Context: Is Meritocracy Good? by James Kwak on The Baseline Scenario
Agree to the extent that merit has some of the same element of lottery (talent part of it) as does family background. However, one part of merit is also the work one put in to build on one’s God endowed talent. agree that mere Education (especially when even that Education is unaffordably expensive for many) does not create a normative case for higher earning by itself, unless you can demonstrate it’s utility in an untinkered, un authority-manipulated marketplace:
Yet It is a societal mistake to scuttle merit and emphasize behavioral suaveness and political navigation through the entrenched power structures - as has occurred under the Corporato Topdown socialism in the last few decades, with its accent on doing well via "Corporate Ettiquetes", "Managing to survive 'Superiors'", while the Government shares the responsibility for Corporate Toplines and Bottomlines.
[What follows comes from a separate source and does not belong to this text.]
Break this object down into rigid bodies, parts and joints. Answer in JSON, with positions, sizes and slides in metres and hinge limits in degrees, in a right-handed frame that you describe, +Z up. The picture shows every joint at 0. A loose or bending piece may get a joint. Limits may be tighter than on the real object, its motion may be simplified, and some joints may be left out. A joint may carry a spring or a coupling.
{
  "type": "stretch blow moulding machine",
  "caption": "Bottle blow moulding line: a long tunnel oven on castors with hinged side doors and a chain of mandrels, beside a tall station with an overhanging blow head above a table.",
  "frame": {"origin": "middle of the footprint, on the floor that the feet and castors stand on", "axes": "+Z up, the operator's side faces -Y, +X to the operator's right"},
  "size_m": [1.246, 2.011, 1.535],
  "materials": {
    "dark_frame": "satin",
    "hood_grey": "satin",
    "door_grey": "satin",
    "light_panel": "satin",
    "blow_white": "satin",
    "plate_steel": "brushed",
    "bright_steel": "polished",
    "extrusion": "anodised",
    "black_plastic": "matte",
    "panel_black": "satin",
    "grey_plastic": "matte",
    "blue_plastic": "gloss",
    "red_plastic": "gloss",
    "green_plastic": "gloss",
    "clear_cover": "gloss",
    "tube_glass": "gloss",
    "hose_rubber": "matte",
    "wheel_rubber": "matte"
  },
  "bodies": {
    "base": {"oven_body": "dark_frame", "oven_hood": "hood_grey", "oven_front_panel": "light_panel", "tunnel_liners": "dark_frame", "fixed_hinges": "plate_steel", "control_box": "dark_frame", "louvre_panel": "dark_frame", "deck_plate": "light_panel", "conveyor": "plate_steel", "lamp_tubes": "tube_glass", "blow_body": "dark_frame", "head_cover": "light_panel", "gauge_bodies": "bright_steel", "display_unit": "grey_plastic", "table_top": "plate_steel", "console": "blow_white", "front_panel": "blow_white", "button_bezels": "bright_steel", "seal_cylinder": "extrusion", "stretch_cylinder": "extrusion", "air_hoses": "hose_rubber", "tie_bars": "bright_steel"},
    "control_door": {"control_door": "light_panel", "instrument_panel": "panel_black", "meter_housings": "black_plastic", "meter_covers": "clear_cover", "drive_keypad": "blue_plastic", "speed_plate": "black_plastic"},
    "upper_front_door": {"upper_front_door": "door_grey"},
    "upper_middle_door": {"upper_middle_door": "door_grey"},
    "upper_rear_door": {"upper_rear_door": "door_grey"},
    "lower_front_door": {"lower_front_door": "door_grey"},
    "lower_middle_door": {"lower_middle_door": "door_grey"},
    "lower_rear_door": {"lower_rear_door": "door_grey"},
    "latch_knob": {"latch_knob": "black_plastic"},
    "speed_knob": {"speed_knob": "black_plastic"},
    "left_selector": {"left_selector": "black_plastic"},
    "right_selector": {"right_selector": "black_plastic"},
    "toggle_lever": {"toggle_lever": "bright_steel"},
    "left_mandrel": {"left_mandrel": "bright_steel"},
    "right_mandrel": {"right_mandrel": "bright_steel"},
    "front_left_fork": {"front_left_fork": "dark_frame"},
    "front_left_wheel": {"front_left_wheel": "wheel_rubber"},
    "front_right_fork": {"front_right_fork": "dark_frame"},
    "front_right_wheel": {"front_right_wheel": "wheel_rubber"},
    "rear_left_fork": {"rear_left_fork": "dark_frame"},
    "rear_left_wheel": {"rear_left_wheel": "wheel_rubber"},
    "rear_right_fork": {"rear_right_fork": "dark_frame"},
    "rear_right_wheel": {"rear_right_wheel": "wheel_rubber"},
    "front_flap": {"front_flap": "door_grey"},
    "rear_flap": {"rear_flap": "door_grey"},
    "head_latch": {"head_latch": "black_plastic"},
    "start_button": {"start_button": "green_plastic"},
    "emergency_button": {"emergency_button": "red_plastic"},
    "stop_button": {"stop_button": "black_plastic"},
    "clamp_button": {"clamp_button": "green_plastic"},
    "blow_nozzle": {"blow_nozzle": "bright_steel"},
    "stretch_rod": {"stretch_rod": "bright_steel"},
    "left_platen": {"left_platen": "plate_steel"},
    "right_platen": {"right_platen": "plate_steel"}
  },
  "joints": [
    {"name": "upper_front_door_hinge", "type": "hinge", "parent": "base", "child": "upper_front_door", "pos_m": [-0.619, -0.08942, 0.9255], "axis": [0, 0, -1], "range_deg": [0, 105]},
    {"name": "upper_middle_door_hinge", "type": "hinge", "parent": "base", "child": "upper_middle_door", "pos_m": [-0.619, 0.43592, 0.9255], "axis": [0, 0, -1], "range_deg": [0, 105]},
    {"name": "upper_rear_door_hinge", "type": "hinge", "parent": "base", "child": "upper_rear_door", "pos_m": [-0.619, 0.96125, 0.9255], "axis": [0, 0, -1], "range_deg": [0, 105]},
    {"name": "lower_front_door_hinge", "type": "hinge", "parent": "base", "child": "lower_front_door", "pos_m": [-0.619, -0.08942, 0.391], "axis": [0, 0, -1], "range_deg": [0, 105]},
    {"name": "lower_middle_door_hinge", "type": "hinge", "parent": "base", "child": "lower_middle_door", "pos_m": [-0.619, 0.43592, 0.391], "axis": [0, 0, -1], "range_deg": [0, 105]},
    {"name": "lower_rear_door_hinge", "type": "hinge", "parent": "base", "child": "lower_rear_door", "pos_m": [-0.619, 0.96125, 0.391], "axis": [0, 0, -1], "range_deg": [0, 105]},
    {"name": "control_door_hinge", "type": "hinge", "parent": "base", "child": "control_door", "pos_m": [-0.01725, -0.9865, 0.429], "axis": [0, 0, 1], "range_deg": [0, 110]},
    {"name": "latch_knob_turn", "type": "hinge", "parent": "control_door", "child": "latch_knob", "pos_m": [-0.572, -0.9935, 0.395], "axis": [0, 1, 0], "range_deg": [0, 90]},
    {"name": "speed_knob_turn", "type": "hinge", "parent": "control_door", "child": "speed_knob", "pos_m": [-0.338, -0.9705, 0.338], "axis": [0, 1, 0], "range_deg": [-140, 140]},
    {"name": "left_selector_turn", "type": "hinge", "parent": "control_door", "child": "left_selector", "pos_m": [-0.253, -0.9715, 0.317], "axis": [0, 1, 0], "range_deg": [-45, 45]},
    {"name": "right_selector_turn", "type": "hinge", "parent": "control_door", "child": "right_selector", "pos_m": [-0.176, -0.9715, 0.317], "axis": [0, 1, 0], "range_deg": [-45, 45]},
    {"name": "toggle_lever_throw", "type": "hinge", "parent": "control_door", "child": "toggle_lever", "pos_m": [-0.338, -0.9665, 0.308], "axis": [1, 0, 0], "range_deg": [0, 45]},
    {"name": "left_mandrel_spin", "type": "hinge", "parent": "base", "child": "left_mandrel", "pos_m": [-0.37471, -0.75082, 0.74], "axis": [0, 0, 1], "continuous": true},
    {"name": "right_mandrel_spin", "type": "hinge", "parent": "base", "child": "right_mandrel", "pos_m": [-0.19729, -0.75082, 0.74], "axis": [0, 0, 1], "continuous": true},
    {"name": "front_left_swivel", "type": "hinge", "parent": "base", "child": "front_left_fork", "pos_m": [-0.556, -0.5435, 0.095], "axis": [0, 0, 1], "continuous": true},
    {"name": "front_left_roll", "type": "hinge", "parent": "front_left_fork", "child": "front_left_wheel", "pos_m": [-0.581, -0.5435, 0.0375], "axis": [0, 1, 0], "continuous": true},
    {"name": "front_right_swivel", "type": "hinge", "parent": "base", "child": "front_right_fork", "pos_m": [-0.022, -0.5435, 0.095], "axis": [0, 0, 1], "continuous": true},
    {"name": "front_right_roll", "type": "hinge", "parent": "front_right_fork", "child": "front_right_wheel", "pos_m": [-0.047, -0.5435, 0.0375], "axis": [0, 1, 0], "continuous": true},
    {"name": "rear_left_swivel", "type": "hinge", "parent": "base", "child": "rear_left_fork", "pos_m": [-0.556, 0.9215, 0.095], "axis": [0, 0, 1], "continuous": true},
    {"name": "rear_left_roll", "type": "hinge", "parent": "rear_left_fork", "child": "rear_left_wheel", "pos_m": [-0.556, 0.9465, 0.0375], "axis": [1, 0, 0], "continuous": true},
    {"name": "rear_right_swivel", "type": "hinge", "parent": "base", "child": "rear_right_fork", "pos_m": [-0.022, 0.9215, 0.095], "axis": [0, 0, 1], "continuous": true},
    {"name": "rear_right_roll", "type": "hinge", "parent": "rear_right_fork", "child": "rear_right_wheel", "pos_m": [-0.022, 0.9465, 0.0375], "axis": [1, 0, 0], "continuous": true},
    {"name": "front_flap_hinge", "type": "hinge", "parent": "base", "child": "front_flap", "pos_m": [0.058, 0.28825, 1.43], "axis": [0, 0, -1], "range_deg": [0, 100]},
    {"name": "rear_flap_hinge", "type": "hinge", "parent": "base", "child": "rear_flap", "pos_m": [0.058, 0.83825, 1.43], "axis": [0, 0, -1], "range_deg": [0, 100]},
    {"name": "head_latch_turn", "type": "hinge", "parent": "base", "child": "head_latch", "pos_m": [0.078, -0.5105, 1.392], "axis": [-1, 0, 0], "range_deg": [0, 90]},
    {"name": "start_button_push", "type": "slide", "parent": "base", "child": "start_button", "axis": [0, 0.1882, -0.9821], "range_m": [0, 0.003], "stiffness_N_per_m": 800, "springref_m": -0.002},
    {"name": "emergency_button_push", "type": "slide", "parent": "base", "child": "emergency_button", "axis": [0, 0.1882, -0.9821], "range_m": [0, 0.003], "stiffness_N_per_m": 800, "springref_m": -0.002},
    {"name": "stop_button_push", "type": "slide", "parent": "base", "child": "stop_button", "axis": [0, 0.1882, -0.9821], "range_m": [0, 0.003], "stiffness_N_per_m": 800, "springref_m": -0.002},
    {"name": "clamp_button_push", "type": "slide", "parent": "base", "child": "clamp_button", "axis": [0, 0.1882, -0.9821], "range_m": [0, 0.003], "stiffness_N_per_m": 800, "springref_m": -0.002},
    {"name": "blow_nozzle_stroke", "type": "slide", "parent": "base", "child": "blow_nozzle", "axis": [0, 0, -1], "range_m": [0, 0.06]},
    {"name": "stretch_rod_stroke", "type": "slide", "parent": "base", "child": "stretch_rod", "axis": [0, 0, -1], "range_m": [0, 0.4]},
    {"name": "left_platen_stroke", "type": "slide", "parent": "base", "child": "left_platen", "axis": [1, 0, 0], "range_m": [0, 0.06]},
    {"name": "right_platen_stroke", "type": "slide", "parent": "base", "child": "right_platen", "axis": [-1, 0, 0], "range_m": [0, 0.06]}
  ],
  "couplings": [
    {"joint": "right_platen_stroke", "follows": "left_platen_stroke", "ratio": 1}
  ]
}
Any ' lottery' - other than straight merit wrt the exact work one does on paper - gives sub optimal results for society. Having a system in which those in power take in new people and promote them as they 'assess' best within the organization 'system' eventually rots, because it does not receive the best from meritorious people - as the mediocres are forever more open to sucking/managing their way up than are meritorious people. Worse, if the latter actually get pushed into the illegal-immoral pathways to get their merit their due, the society is even worser off. So, a system of (individual merit . Progressive taxation) is perhaps the best. With it’s progressive tax haul, the Gov provides for equality for opportunity, not outcomes, and not suppression or "management" of merit and it's achievement- for oneself and for making society better off.